Auto engineers from Stanford, GM and Bosch team up to make leaner, cleaner engines

By Dawn Levy

Prices that siphon your wallet and pollutants that choke your lungs are reasons you'd want a vehicle that can make the most of its gasoline. Enter HCCI, a new engine technology whose acronym stands for "homogeneous charge compression ignition." It may spawn engines that are 20 percent more efficient with near-zero emissions.

This summer Associate Professor J. Christian Gerdes received $2.5 million to work for three years with General Motors, the world's largest automaker, and Bosch, a leading manufacturer of automotive technologies, to speed the development of HCCI technology. The engines they develop could find their way into conventional or hybrid vehicles in less than a decade, says Gerdes.

His collaborators include Associate Professor Christopher Edwards, who studies combustion processes in part with funding from the U.S. Department of Energy and serves as deputy director of the Global Climate and Energy Project, and Associate Professor (Consulting) Ed Carryer, whose research includes electronic instrumentation.

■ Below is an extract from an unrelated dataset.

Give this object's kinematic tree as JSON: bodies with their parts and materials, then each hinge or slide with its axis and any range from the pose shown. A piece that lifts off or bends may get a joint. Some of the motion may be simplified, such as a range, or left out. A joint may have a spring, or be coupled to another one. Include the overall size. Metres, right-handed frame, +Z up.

Mechanical engineering graduate students Matt Roelle, Nikhil Ravi and Adam Jungkunz work in the lab. Another student, Greg Shaver, graduated this summer and now works at Entelos, where his career has veered from the automotive realm. He now applies control engineering to create dynamic models of human systems for drug design.

"We are control engineers—trying to manipulate inputs to get a desired output is what we do," Gerdes says. "We've tried to take very simple physical models of the chemical kinetics and use those to tell us when we control the various valve timings—when we open or close different valves, and as we're moving on to doing fuel injection, it will also tell us when and how much fuel to inject. We're trying to form a link between control theory and the science of chemical kinetics—how much of the combustion process do we need to understand to control this?"

Collaborating with industry gives Stanford researchers knowledge about the state of the art and allows them to attack real problems.

"We're a fairly small operation, and it doesn't make sense for us to be competing with GM trying to figure out something they already know," Gerdes says. "It works well when we focus our efforts on learning things that they don't know, and the only way to really know what industry does and does not understand is to collaborate directly because they don't tend to publish everything that they know. [The HCCI collaboration] has been a really good example of that. As we've gotten deeper into the project, it turns out that the issues most critical to industry are also academically the most interesting."

No longer 'a laboratory curiosity'

One of Gerdes' collaborators at GM, Paul Najt, group manager of spark-ignition engine systems, pioneered HCCI in the 1980s. "This form of combustion has been well known for a long time," Gerdes says. "It was originally dismissed as a laboratory curiosity because people didn't think that it could be controlled well enough to really work on an engine. This is another example of something enabled by the advances in microprocessors, in sensors, in control systems."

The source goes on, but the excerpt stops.